Entries with parts and joints:
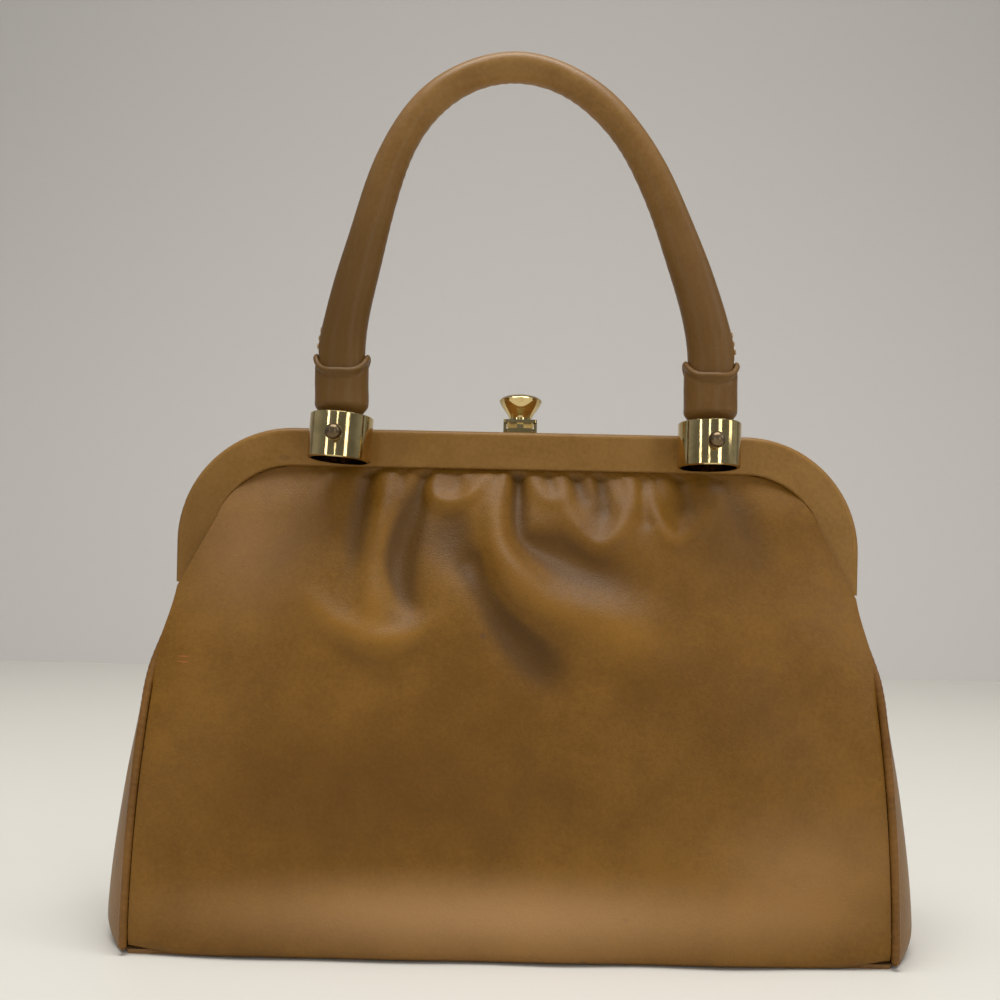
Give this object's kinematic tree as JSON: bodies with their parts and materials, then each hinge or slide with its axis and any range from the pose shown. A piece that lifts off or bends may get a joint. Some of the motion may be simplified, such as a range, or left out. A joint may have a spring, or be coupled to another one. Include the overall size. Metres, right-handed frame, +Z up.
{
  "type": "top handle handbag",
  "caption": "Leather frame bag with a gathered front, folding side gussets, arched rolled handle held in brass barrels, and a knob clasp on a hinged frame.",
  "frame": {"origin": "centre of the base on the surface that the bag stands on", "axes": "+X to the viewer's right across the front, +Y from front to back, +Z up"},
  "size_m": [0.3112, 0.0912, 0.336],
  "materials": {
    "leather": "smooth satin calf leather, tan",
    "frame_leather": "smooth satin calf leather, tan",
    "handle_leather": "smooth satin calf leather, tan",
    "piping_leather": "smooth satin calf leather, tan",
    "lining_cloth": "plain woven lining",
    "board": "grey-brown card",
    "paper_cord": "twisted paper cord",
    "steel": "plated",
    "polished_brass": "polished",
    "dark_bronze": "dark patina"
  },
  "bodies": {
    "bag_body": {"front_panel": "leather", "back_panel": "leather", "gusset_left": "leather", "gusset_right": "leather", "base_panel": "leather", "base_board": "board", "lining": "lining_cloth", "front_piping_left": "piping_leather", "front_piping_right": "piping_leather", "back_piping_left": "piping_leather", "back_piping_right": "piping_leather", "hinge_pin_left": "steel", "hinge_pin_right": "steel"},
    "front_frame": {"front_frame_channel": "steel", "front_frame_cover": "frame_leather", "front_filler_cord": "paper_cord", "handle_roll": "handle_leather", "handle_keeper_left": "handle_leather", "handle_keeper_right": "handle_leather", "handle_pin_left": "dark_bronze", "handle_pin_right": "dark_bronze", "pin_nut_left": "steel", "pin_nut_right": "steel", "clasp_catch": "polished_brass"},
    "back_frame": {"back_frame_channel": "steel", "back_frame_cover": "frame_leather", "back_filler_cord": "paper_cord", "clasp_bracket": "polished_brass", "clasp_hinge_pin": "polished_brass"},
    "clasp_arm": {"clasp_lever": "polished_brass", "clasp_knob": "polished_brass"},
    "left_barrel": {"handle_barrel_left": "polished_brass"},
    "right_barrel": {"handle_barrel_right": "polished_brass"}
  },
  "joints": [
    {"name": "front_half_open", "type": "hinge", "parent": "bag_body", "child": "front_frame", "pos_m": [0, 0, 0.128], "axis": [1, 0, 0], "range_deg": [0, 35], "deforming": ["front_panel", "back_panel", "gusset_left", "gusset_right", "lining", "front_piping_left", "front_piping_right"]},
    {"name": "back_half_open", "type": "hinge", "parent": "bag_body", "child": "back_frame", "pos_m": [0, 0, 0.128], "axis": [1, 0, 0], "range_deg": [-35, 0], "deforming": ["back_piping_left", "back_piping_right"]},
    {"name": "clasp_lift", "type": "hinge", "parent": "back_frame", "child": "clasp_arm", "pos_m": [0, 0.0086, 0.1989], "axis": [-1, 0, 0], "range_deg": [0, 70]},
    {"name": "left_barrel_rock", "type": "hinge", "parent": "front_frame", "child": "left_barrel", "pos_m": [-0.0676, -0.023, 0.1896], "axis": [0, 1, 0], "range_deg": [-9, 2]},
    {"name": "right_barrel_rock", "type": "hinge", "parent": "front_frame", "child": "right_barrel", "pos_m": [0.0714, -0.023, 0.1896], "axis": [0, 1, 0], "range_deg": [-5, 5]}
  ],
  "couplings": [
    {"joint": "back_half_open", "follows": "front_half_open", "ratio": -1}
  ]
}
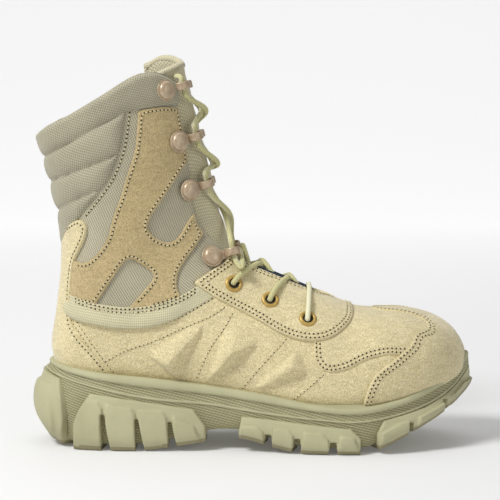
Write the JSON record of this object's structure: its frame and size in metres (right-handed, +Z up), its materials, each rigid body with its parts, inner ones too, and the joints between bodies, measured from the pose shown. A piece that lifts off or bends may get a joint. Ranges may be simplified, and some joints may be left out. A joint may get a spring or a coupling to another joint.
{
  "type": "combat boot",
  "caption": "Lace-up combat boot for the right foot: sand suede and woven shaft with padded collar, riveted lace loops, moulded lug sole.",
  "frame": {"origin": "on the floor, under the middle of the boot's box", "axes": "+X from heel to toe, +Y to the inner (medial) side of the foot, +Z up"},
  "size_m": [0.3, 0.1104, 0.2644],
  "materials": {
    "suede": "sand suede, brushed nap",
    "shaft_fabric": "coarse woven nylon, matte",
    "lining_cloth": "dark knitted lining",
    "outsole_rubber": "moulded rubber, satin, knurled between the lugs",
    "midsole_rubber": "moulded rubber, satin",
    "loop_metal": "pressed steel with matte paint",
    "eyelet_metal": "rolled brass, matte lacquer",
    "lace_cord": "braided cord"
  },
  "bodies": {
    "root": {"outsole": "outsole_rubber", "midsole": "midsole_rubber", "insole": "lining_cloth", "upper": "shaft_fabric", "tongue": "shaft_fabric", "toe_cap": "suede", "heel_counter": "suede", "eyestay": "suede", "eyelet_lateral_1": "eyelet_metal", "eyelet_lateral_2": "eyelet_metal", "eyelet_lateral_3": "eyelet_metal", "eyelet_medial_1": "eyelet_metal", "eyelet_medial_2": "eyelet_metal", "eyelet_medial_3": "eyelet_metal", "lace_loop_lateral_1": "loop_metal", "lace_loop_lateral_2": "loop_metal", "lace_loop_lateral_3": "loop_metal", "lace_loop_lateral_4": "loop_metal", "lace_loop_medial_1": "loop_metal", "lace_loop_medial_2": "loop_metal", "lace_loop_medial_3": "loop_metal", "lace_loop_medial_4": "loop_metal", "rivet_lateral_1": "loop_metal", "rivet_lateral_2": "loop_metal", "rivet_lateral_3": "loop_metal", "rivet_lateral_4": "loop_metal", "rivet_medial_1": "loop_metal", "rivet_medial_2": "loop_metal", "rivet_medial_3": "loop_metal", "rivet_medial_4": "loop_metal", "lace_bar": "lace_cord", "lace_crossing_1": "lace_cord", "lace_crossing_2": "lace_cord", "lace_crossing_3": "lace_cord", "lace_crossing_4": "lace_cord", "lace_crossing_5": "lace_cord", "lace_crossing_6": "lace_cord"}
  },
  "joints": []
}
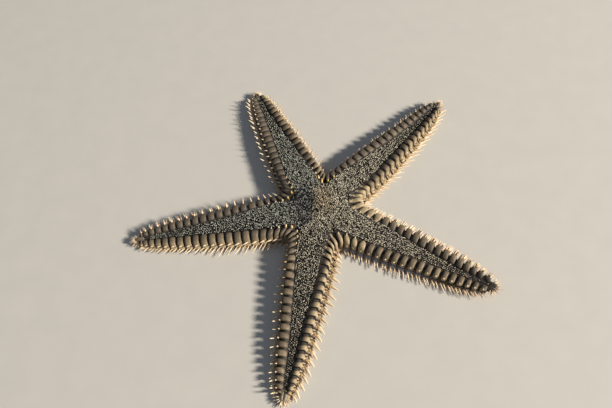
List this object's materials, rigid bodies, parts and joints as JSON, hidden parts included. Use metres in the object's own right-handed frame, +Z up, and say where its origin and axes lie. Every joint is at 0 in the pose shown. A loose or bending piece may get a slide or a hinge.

Task details: Quote each line of the listing above exactly.

Solution to the exercise:
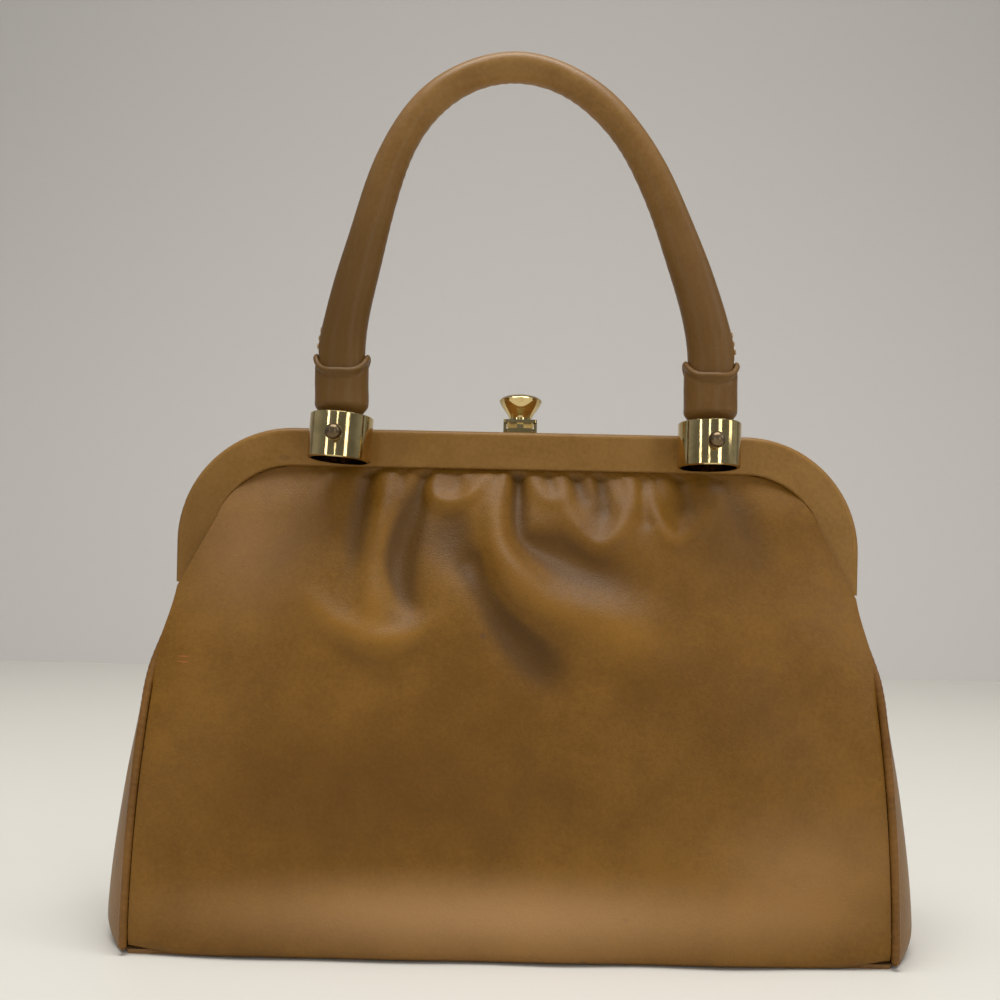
Give this object's kinematic tree as JSON: bodies with their parts and materials, then each hinge or slide with its axis and any range from the pose shown. A piece that lifts off or bends may get a joint. Some of the motion may be simplified, such as a range, or left out. A joint may have a spring, or be coupled to another one. Include the overall size. Metres, right-handed frame, +Z up.
{
  "type": "top handle handbag",
  "caption": "Leather frame bag with a gathered front, folding side gussets, arched rolled handle held in brass barrels, and a knob clasp on a hinged frame.",
  "frame": {"origin": "centre of the base on the surface that the bag stands on", "axes": "+X to the viewer's right across the front, +Y from front to back, +Z up"},
  "size_m": [0.3112, 0.0912, 0.336],
  "materials": {
    "leather": "smooth satin calf leather, tan",
    "frame_leather": "smooth satin calf leather, tan",
    "handle_leather": "smooth satin calf leather, tan",
    "piping_leather": "smooth satin calf leather, tan",
    "lining_cloth": "plain woven lining",
    "board": "grey-brown card",
    "paper_cord": "twisted paper cord",
    "steel": "plated",
    "polished_brass": "polished",
    "dark_bronze": "dark patina"
  },
  "bodies": {
    "bag_body": {"front_panel": "leather", "back_panel": "leather", "gusset_left": "leather", "gusset_right": "leather", "base_panel": "leather", "base_board": "board", "lining": "lining_cloth", "front_piping_left": "piping_leather", "front_piping_right": "piping_leather", "back_piping_left": "piping_leather", "back_piping_right": "piping_leather", "hinge_pin_left": "steel", "hinge_pin_right": "steel"},
    "front_frame": {"front_frame_channel": "steel", "front_frame_cover": "frame_leather", "front_filler_cord": "paper_cord", "handle_roll": "handle_leather", "handle_keeper_left": "handle_leather", "handle_keeper_right": "handle_leather", "handle_pin_left": "dark_bronze", "handle_pin_right": "dark_bronze", "pin_nut_left": "steel", "pin_nut_right": "steel", "clasp_catch": "polished_brass"},
    "back_frame": {"back_frame_channel": "steel", "back_frame_cover": "frame_leather", "back_filler_cord": "paper_cord", "clasp_bracket": "polished_brass", "clasp_hinge_pin": "polished_brass"},
    "clasp_arm": {"clasp_lever": "polished_brass", "clasp_knob": "polished_brass"},
    "left_barrel": {"handle_barrel_left": "polished_brass"},
    "right_barrel": {"handle_barrel_right": "polished_brass"}
  },
  "joints": [
    {"name": "front_half_open", "type": "hinge", "parent": "bag_body", "child": "front_frame", "pos_m": [0, 0, 0.128], "axis": [1, 0, 0], "range_deg": [0, 35], "deforming": ["front_panel", "back_panel", "gusset_left", "gusset_right", "lining", "front_piping_left", "front_piping_right"]},
    {"name": "back_half_open", "type": "hinge", "parent": "bag_body", "child": "back_frame", "pos_m": [0, 0, 0.128], "axis": [1, 0, 0], "range_deg": [-35, 0], "deforming": ["back_piping_left", "back_piping_right"]},
    {"name": "clasp_lift", "type": "hinge", "parent": "back_frame", "child": "clasp_arm", "pos_m": [0, 0.0086, 0.1989], "axis": [-1, 0, 0], "range_deg": [0, 70]},
    {"name": "left_barrel_rock", "type": "hinge", "parent": "front_frame", "child": "left_barrel", "pos_m": [-0.0676, -0.023, 0.1896], "axis": [0, 1, 0], "range_deg": [-9, 2]},
    {"name": "right_barrel_rock", "type": "hinge", "parent": "front_frame", "child": "right_barrel", "pos_m": [0.0714, -0.023, 0.1896], "axis": [0, 1, 0], "range_deg": [-5, 5]}
  ],
  "couplings": [
    {"joint": "back_half_open", "follows": "front_half_open", "ratio": -1}
  ]
}
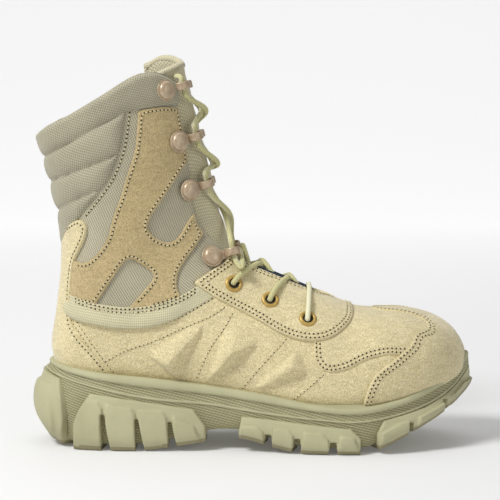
Write the JSON record of this object's structure: its frame and size in metres (right-handed, +Z up), its materials, each rigid body with its parts, inner ones too, and the joints between bodies, measured from the pose shown. A piece that lifts off or bends may get a joint. Ranges may be simplified, and some joints may be left out. A joint may get a spring or a coupling to another joint.
{
  "type": "combat boot",
  "caption": "Lace-up combat boot for the right foot: sand suede and woven shaft with padded collar, riveted lace loops, moulded lug sole.",
  "frame": {"origin": "on the floor, under the middle of the boot's box", "axes": "+X from heel to toe, +Y to the inner (medial) side of the foot, +Z up"},
  "size_m": [0.3, 0.1104, 0.2644],
  "materials": {
    "suede": "sand suede, brushed nap",
    "shaft_fabric": "coarse woven nylon, matte",
    "lining_cloth": "dark knitted lining",
    "outsole_rubber": "moulded rubber, satin, knurled between the lugs",
    "midsole_rubber": "moulded rubber, satin",
    "loop_metal": "pressed steel with matte paint",
    "eyelet_metal": "rolled brass, matte lacquer",
    "lace_cord": "braided cord"
  },
  "bodies": {
    "root": {"outsole": "outsole_rubber", "midsole": "midsole_rubber", "insole": "lining_cloth", "upper": "shaft_fabric", "tongue": "shaft_fabric", "toe_cap": "suede", "heel_counter": "suede", "eyestay": "suede", "eyelet_lateral_1": "eyelet_metal", "eyelet_lateral_2": "eyelet_metal", "eyelet_lateral_3": "eyelet_metal", "eyelet_medial_1": "eyelet_metal", "eyelet_medial_2": "eyelet_metal", "eyelet_medial_3": "eyelet_metal", "lace_loop_lateral_1": "loop_metal", "lace_loop_lateral_2": "loop_metal", "lace_loop_lateral_3": "loop_metal", "lace_loop_lateral_4": "loop_metal", "lace_loop_medial_1": "loop_metal", "lace_loop_medial_2": "loop_metal", "lace_loop_medial_3": "loop_metal", "lace_loop_medial_4": "loop_metal", "rivet_lateral_1": "loop_metal", "rivet_lateral_2": "loop_metal", "rivet_lateral_3": "loop_metal", "rivet_lateral_4": "loop_metal", "rivet_medial_1": "loop_metal", "rivet_medial_2": "loop_metal", "rivet_medial_3": "loop_metal", "rivet_medial_4": "loop_metal", "lace_bar": "lace_cord", "lace_crossing_1": "lace_cord", "lace_crossing_2": "lace_cord", "lace_crossing_3": "lace_cord", "lace_crossing_4": "lace_cord", "lace_crossing_5": "lace_cord", "lace_crossing_6": "lace_cord"}
  },
  "joints": []
}
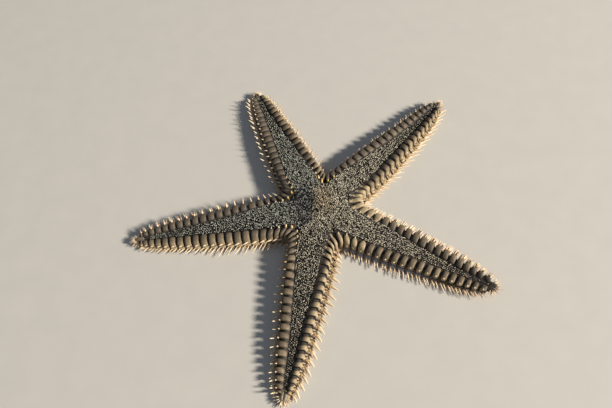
List this object's materials, rigid bodies, parts and joints as JSON, hidden parts included. Use metres in the object's own right-handed frame, +Z up, and say where its origin and axes lie. Every joint is at 0 in the pose shown. A loose or bending piece may get a slide or a hinge.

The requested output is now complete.